The Mises Institute's Jeffrey Tucker suggests that microcredit banks depend on subsidies to operate, thus acting as another example of welfare. Yunus believes that he is working against the subsidised economy, giving borrowers the opportunity to create businesses. Some of Tucker's criticism is based on his interpretation of Grameen's "16 decisions," seen as indoctrination, without considering what they mean in the context of poor, illiterate peasants.

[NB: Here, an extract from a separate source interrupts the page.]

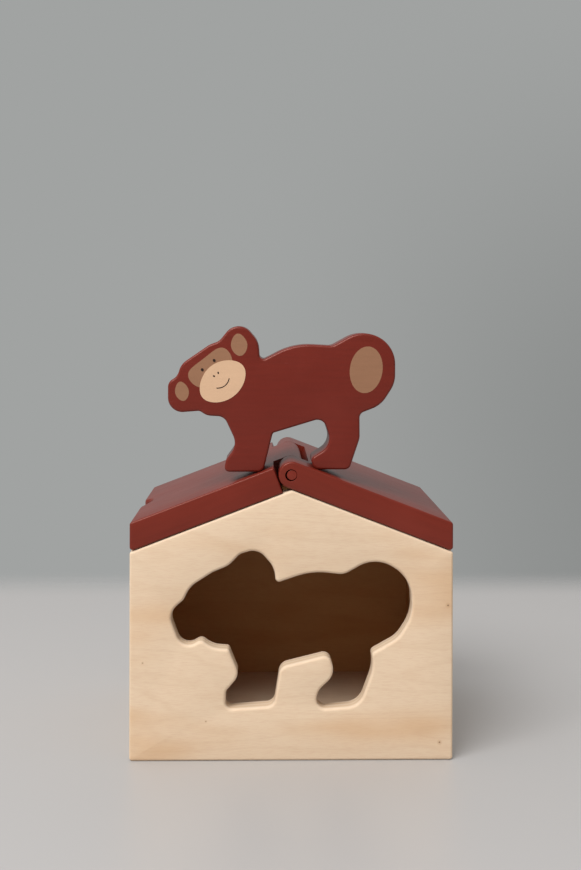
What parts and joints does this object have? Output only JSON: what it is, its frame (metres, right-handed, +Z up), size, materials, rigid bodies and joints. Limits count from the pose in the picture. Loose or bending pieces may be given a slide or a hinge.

The Norwegian documentary, Caught in Micro debt, said that Grameen evaded taxes. The Spanish documentary, Microcredit, also suggested this. The accusation is based on the unauthorised transfer of approximately US$100 million, donated by The Norwegian Agency for Development Cooperation (NORAD), from one Grameen entity to another in 1996, before the expiry of the Grameen Bank's tax exemption. However, NORAD published a statement in December 2010 clearing Yunus and the Bank of any wrongdoing on this point, following a comprehensive review of NORAD's support commissioned by the Minister of International Development.
Yunus denies that this is tax evasion:
There is no question of tax evasion here. The Government has provided organisations with opportunities; we have made use of these opportunities with [the] aim of benefitting our shareholders who are the rural poor women of Bangladesh.
David Roodman and Jonathan Morduch question the statistical validity of studies of microcredit's effects on poverty, noting the complexity of the situations involved. Yoolim Lee and Ruth David discuss how microfinance and the Grameen model in South India have in recent years been distorted by venture capitalism and profit-makers. In some cases, poor rural families have suffered debt spirals, harassment by microfinance debt collectors, and in some cases suicide.
Financially, [Grameen Bank] is self-reliant—it has stopped taking donor money since 1995, stopped taking loans from the domestic market since 1998. It has enough deposits to carry out its lending programme.